Through these various summits, committees and their reports, a treasure throve of knowledge about Nigerian sport has been generated over the years.  It is regrettable to see however that very little has followed by way of action. A cursory review of the Vision 20:2020 shows clearly that we have never lacked in ideas on what is wrong with our sports and what needs to be done.
Since London 2012, we have gone on to record some major achievements. We won the Africa Cup of Nations in 2013 after 19 years; we won the U-17 World Cup in UAE in the same year. We also qualified for the World Cup in Brazil and recorded some remarkable feats in athletics and other sports, especially at the 2014 Commonwealth Games, where we finished with 10 gold medals. Between Seoul and London, we also recorded some very significant achievements, top among these would be winning the AFCON in 1994, qualifying for the FIFA World Cup for the first time ever that same year and quite significantly, the Atlanta Olympics with two gold medals.

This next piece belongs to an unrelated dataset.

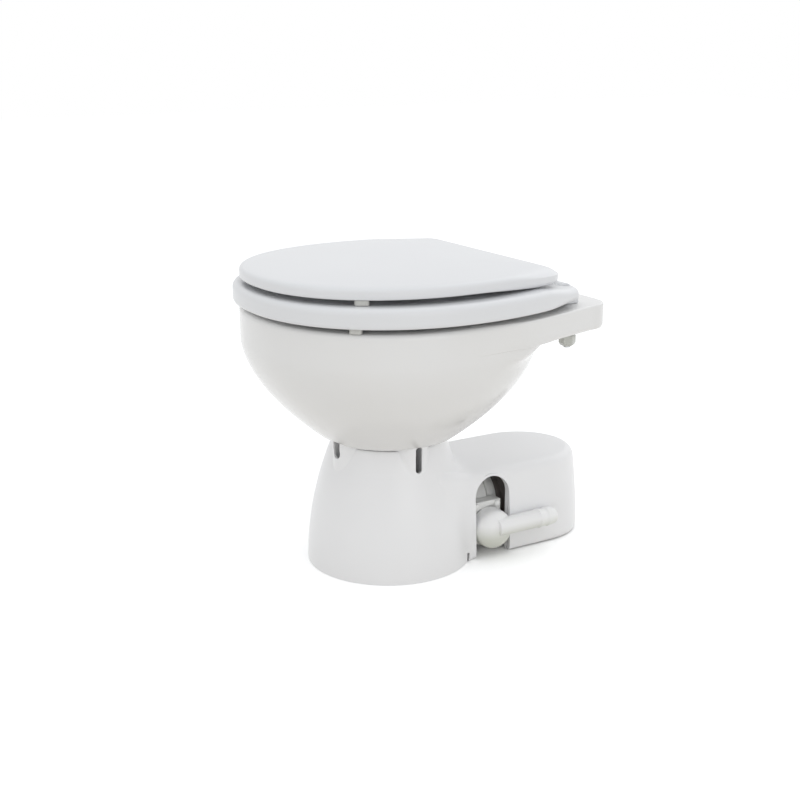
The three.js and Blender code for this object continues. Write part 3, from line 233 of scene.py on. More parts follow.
def deck_ring(inset, height_at):
    """The rim's oval over the front half, and the deck's outline over the rear half."""
    half = deck_half(0)
    last = len(half_fan) - 1
    points = []
    for k, (x, y, _) in enumerate(wall_ring(1, 0)):
        along = min(k, 2 * last - k) - FRONT_STEPS
        if along >= 0:
            reach = min(inset, 1) * smooth_step(half[along][1], 0, 60)
            reach += max(0.0, inset - 1) * smooth_step(half[along][1], 80, 130)
            side, y = deck_half(reach)[along]
            x = side if k <= last else -side
        points.append((x, y, height_at(y)))
    return points


def rim_ring(turn):
    """The rounded upper edge: 5 mm at the front, and less round the deck."""
    points = []
    corner_x = deck_side(DECK_REAR - DECK_CORNER) - DECK_CORNER
    for x, y, _ in deck_ring(0, underside):
        radius = RIM_EDGE - 2.3 * smooth_step(y, 0, 90)
        inset, drop = radius * (1 - math.cos(turn)), radius * (1 - math.sin(turn))
        corner = Vector((math.copysign(1, x) * corner_x, DECK_REAR - DECK_CORNER))
        if y < 90:
            inward = (Vector((0, max(y, BOWL_Y))) - Vector((x, y))).normalized()
        elif y < corner.y:
            inward = Vector((-math.copysign(1, x), 0))
        else:
            inward = (corner - Vector((x, y))).normalized() if abs(x) > corner_x else Vector((0, -1))
        points.append((x + inward.x * inset, y + inward.y * inset, RIM_Z - drop))
    return points


bm = bmesh.new()
rises = [0.004, 0.01, 0.018, 0.028, 0.04, 0.055, 0.07, 0.085] + [0.1 + 0.9 * (i / 34) for i in range(35)]
deck_edge = deck_ring(1, underside)
outside = []
for rise in rises:
    grown = []
    for (x, y, z), (deck_x, deck_y, _), direction in zip(wall_ring(rise, 0), deck_edge, bowl_fan):
        sweep = smooth_step(rise, 0.8, 1) ** 1.5 * smooth_step(y, -10, 60)
        sweep *= 1 - smooth_step(deck_y, 25, 120)
        out = ear(direction, math.hypot(x, y - BOWL_Y) - foot_inset(z), z) - foot_inset(z)
        x, y = x + out * math.cos(math.radians(direction)), y + out * math.sin(math.radians(direction))
        grown.append((x + (deck_x - x) * sweep, y + (deck_y - y) * sweep, z))
    outside.append(grown)
foot = [(x, y, FOOT_Z) for x, y, _ in outside[0]]
foot_inner = [(x * 0.985, BOWL_Y + (y - BOWL_Y) * 0.985, FOOT_Z) for x, y, _ in foot]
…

However, it is significant to note that none of these remarkable achievements were a result of deliberately designed system or template. They were owed more to luck and the rugged determination of individual athletes than any articulate framework of process and outcome. The issues that led to our fantastic failure in Seoul were the same issues that led to our failure in London and almost definitely, Rio later this year. How else could we explain the fact that after waiting 19 years to win the AFCON, we have failed to qualify for the subsequent two editions? Or how else could we explain the fact that after waiting 44 years to win our first Olympic gold medals in football and athletics in 1996, we have not been able to repeat that feat since then? The reality is that even the basic building blocks for sustainable excellence in sports do not exist in our country. Even if we win anything in Rio, it would still be by chance rather than design.